Nos termos do nº 2 do artº 222º do CPP, o pedido de habeas corpus, relativamente a pessoa presa, tem de «fundar-se em ilegalidade da prisão proveniente de: a) Ter sido efectuada ou ordenada por entidade incompetente; b) Ser motivada por facto pelo qual a lei a não permite; ou c) Manter-se para além dos prazos fixados pela lei ou por decisão judicial».

A alegação do requerente, não nomeando expressamente qualquer desses fundamentos de habeas corpus, tem claramente em vista o da alínea c), pois pretende que à situação de prisão em que se encontra devia ter sido posto termo em 24/06/2015, com a execução da pena de expulsão, nos termos do artº 151º, nº 4, alínea b), da Lei nº 23/2007, de 4 de Julho, na redacção dada pela Lei nº 29/2012, de 9 de Agosto, na medida em que nessa data completou o cumprimento de dois terços da pena de 8 anos de prisão em que foi condenado.

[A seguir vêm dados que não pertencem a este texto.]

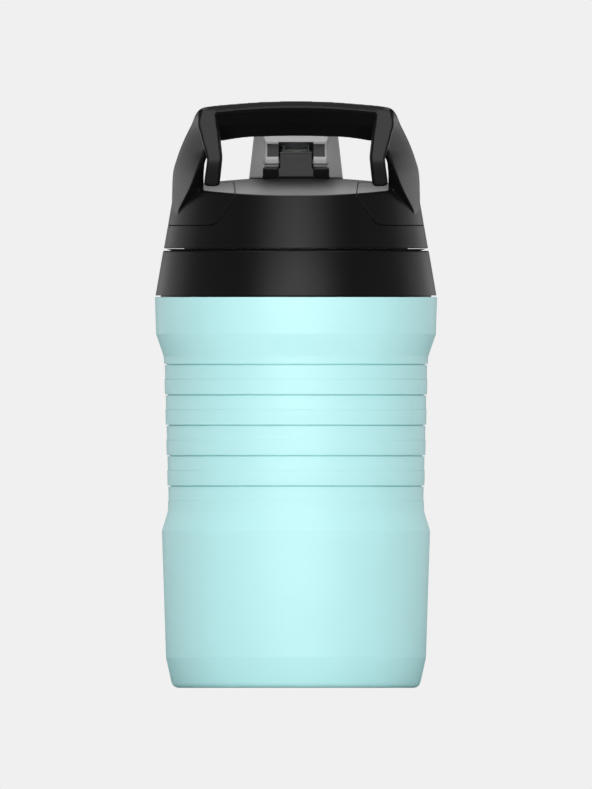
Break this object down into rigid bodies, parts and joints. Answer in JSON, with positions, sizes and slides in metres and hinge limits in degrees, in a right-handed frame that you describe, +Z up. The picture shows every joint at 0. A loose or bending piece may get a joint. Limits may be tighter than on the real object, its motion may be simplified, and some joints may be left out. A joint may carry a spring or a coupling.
{
  "type": "water jug",
  "caption": "Insulated jug with a grooved foam-filled body, screw lid, flip cap over a spout, push latch and an arched handle with two hook prongs.",
  "frame": {"origin": "middle of the base, on the body's axis", "axes": "+Z up along the body's axis, +Y towards the drinking spout, -Y towards the handle's hooks, +X to the right seen from the hook side"},
  "size_m": [0.144, 0.144, 0.2996],
  "materials": {
    "aqua_body": "satin moulded polyethylene",
    "black_lid": "satin moulded polypropylene",
    "black_handle": "satin moulded polypropylene",
    "food_plastic": "natural polypropylene",
    "foam": "rigid urethane foam",
    "grey_silicone": "soft moulded silicone",
    "steel": "stainless wire and pin"
  },
  "bodies": {
    "jug": {"outer_shell": "aqua_body", "foam_insulation": "foam", "inner_liner": "food_plastic", "fill_plug": "aqua_body", "neck_collar": "black_lid"},
    "seal_carrier": {"lid_gasket": "grey_silicone"},
    "lid": {"lid_shell": "black_lid", "lid_liner": "food_plastic", "handle": "black_handle", "handle_screw_1": "steel", "handle_screw_2": "steel", "handle_screw_3": "steel", "handle_screw_4": "steel", "spout": "food_plastic", "hinge_base": "black_lid", "hinge_pin": "steel", "cap_spring": "steel", "button_spring": "steel"},
    "cap": {"flip_cap": "black_handle", "spout_seal": "grey_silicone"},
    "button": {"latch_button": "black_handle"}
  },
  "joints": [
    {"name": "lid_rise", "type": "slide", "parent": "jug", "child": "seal_carrier", "axis": [0, 0, 1], "range_m": [0, 0.0075]},
    {"name": "lid_turn", "type": "hinge", "parent": "seal_carrier", "child": "lid", "pos_m": [0, 0, 0.2241], "axis": [0, 0, 1], "range_deg": [0, 450]},
    {"name": "cap_flip", "type": "hinge", "parent": "lid", "child": "cap", "pos_m": [0, -0.009, 0.2679], "axis": [1, 0, 0], "range_deg": [0, 90]},
    {"name": "button_press", "type": "slide", "parent": "lid", "child": "button", "axis": [0, -1, 0], "range_m": [0, 0.0025], "stiffness_N_per_m": 400}
  ],
  "couplings": [
    {"joint": "lid_rise", "follows": "lid_turn", "m_per_rad": 0.00095493}
  ]
}
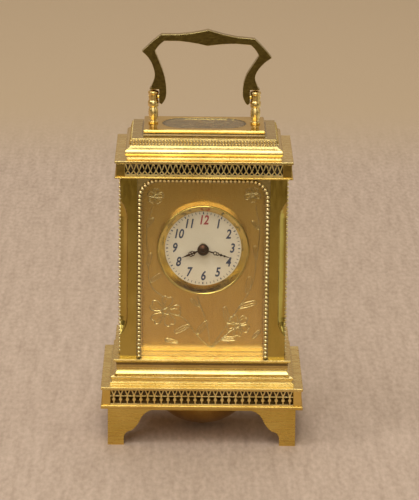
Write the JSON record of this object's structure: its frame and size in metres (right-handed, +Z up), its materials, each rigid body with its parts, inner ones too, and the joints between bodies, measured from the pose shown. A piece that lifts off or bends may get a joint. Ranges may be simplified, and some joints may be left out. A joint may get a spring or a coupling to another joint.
{
  "type": "carriage clock",
  "caption": "Miniature brass carriage clock with pierced galleries, beaded windows, a swinging handle, a glazed rear door and a geared movement.",
  "frame": {"origin": "on the table under the middle of the case", "axes": "+Z up, the dial faces -Y, +X to the right of the dial as seen from the front"},
  "size_m": [0.0516, 0.0376, 0.1052],
  "materials": {
    "polished_brass": "polished",
    "satin_brass": "satin",
    "pierced_brass": "polished",
    "beaded_gilt": "polished",
    "pane_glass": "clear",
    "engraved_gilt": "matt gilt",
    "enamel": "gloss enamel",
    "hand_bronze": "browned",
    "movement_brass": "polished",
    "blued_steel": "blued",
    "polished_steel": "polished",
    "bell_metal": "polished"
  },
  "bodies": {
    "case": {"foot_frame": "satin_brass", "base_plate": "polished_brass", "base_gallery": "pierced_brass", "base_corner_posts": "polished_brass", "base_moulding": "polished_brass", "pillar_front_left": "polished_brass", "pillar_front_right": "polished_brass", "pillar_rear_left": "polished_brass", "pillar_rear_right": "polished_brass", "front_bead_frame": "beaded_gilt", "left_bead_frame": "beaded_gilt", "right_bead_frame": "beaded_gilt", "front_glass": "pane_glass", "left_glass": "pane_glass", "right_glass": "pane_glass", "cornice_frame": "polished_brass", "cornice_gallery": "pierced_brass", "cornice_corner_posts": "polished_brass", "cornice_moulding": "polished_brass", "top_plate": "polished_brass", "top_glass": "pane_glass", "handle_post_left": "polished_brass", "handle_post_right": "polished_brass", "handle_pins": "polished_brass", "door_hinge_pins": "polished_brass", "dial_mask": "engraved_gilt", "dial_bezel": "polished_brass", "dial": "enamel", "front_plate": "movement_brass", "back_plate": "movement_brass", "movement_pillars": "movement_brass", "movement_bar": "movement_brass", "case_screws": "polished_steel", "movement_screws": "polished_steel", "platform": "movement_brass", "platform_cocks": "movement_brass", "balance_spring": "blued_steel", "bell": "bell_metal", "bell_screw": "bell_metal"},
    "handle": {"handle": "polished_brass"},
    "rear_door": {"rear_door": "polished_brass", "door_glass": "pane_glass", "door_knob": "polished_brass"},
    "minute_hand": {"minute_hand": "hand_bronze", "hand_cap": "hand_bronze", "cannon_pinion": "movement_brass", "set_arbor": "polished_steel"},
    "hour_hand": {"hour_hand": "hand_bronze", "hour_wheel": "movement_brass"},
    "minute_wheel": {"minute_wheel": "movement_brass"},
    "contrate_wheel": {"contrate_wheel": "movement_brass"},
    "third_wheel": {"third_wheel": "movement_brass"},
    "centre_wheel": {"centre_wheel": "movement_brass"},
    "barrel": {"barrel": "movement_brass"},
    "escape_wheel": {"escape_wheel": "movement_brass"},
    "pallet_lever": {"pallet_lever": "polished_steel"},
    "balance_wheel": {"balance_wheel": "movement_brass"},
    "winding_arbor": {"winding_arbor": "polished_steel"},
    "click": {"click": "blued_steel"},
    "hammer": {"hammer": "polished_steel"}
  },
  "joints": [
    {"name": "handle_swing", "type": "hinge", "parent": "case", "child": "handle", "pos_m": [0, 0, 0.0877], "axis": [1, 0, 0], "range_deg": [-115, 115]},
    {"name": "rear_door_hinge", "type": "hinge", "parent": "case", "child": "rear_door", "pos_m": [-0.0158, 0.0134, 0.0461], "axis": [0, 0, 1], "range_deg": [0, 105]},
    {"name": "minute_hand_turn", "type": "hinge", "parent": "case", "child": "minute_hand", "pos_m": [0, 0, 0.0501], "axis": [0, 1, 0], "continuous": true},
    {"name": "hour_hand_turn", "type": "hinge", "parent": "case", "child": "hour_hand", "pos_m": [0, 0, 0.0501], "axis": [0, 1, 0], "continuous": true},
    {"name": "minute_wheel_turn", "type": "hinge", "parent": "case", "child": "minute_wheel", "pos_m": [0.00339, 0, 0.04671], "axis": [0, 1, 0], "continuous": true},
    {"name": "contrate_wheel_turn", "type": "hinge", "parent": "case", "child": "contrate_wheel", "pos_m": [-0.00121, 0, 0.05816], "axis": [0, 1, 0], "continuous": true},
    {"name": "third_wheel_turn", "type": "hinge", "parent": "case", "child": "third_wheel", "pos_m": [-0.0059, 0, 0.05423], "axis": [0, 1, 0], "continuous": true},
    {"name": "centre_wheel_turn", "type": "hinge", "parent": "case", "child": "centre_wheel", "pos_m": [0, 0, 0.0501], "axis": [0, 1, 0], "continuous": true},
    {"name": "barrel_turn", "type": "hinge", "parent": "case", "child": "barrel", "pos_m": [0, 0, 0.0396], "axis": [0, 1, 0], "continuous": true},
    {"name": "escape_wheel_turn", "type": "hinge", "parent": "case", "child": "escape_wheel", "pos_m": [-0.00121, 0.00047, 0.066], "axis": [0, 0, 1], "continuous": true},
    {"name": "pallet_lever_rock", "type": "hinge", "parent": "case", "child": "pallet_lever", "pos_m": [0.00194, 0.00047, 0.066], "axis": [0, 0, 1], "range_deg": [-4, 4]},
    {"name": "balance_swing", "type": "hinge", "parent": "case", "child": "balance_wheel", "pos_m": [0.00469, 0.00047, 0.067], "axis": [0, 0, 1], "range_deg": [-220, 220]},
    {"name": "winding_arbor_turn", "type": "hinge", "parent": "case", "child": "winding_arbor", "pos_m": [0, 0, 0.0396], "axis": [0, 1, 0], "continuous": true},
    {"name": "click_lift", "type": "hinge", "parent": "case", "child": "click", "pos_m": [0.0049, 0.0066, 0.0374], "axis": [0, 1, 0], "range_deg": [0, 12]},
    {"name": "hammer_swing", "type": "hinge", "parent": "case", "child": "hammer", "pos_m": [0.0072, 0.0025, 0.0274], "axis": [0, -1, 0], "range_deg": [0, 3]}
  ],
  "couplings": [
    {"joint": "minute_hand_turn", "follows": "hour_hand_turn", "ratio": 12},
    {"joint": "minute_wheel_turn", "follows": "hour_hand_turn", "ratio": -4},
    {"joint": "third_wheel_turn", "follows": "centre_wheel_turn", "ratio": -8},
    {"joint": "contrate_wheel_turn", "follows": "centre_wheel_turn", "ratio": 60},
    {"joint": "barrel_turn", "follows": "centre_wheel_turn", "ratio": -0.16667},
    {"joint": "escape_wheel_turn", "follows": "centre_wheel_turn", "ratio": 420}
  ]
}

E, na verdade, aquela disposição legal estabelece: «Sendo decretada a pena acessória de expulsão, o juiz de execução de penas ordena a sua execução logo que cumpridos: Dois terços da pena, nos casos de condenação em pena superior a cinco anos de prisão».

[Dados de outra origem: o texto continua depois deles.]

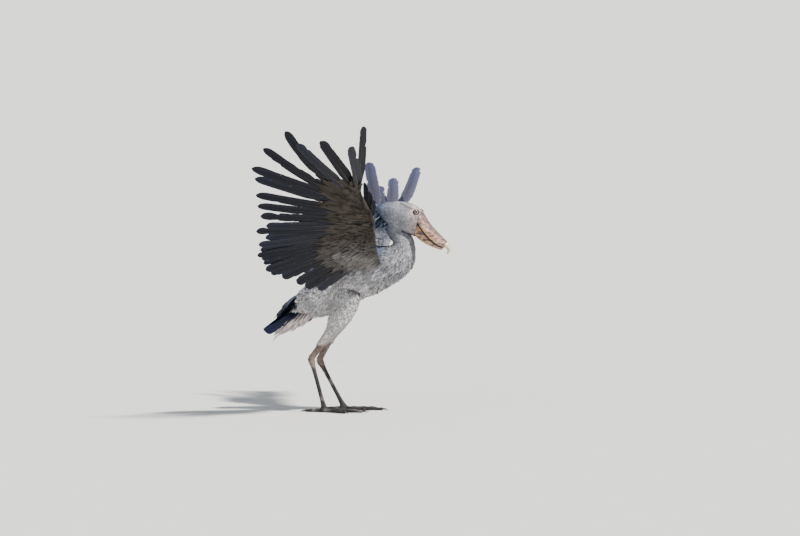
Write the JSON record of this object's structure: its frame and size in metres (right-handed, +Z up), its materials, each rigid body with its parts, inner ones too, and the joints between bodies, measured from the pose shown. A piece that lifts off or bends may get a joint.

Mas essa norma, que repete o artº 188º-A, nº 1, alínea b), do Código da Execução das Penas e Medidas Privativas da Liberdade, aprovado pela Lei nº 115/2009, de 12 de Outubro [«Tendo sido aplicada pena acessória de expulsão, o juiz ordena a sua execução logo que: Cumpridos dois terços da pena, nos casos de condenação em pena superior a 5 anos de prisão»], pressupõe a verificação das condições necessárias à execução da pena de expulsão. E no caso essas condições não estão reunidas.

Não estão porque não se sabe quem o condenado verdadeiramente é. Isso não pôde ainda ser esclarecido, estando em curso averiguações com essa finalidade. O requerente pode ser AA, cidadão marroquino, tal como consta da decisão condenatória, ou BB, cidadão argelino, identidade assumida posteriormente, estando de pé a possibilidade de não ser uma coisa nem outra.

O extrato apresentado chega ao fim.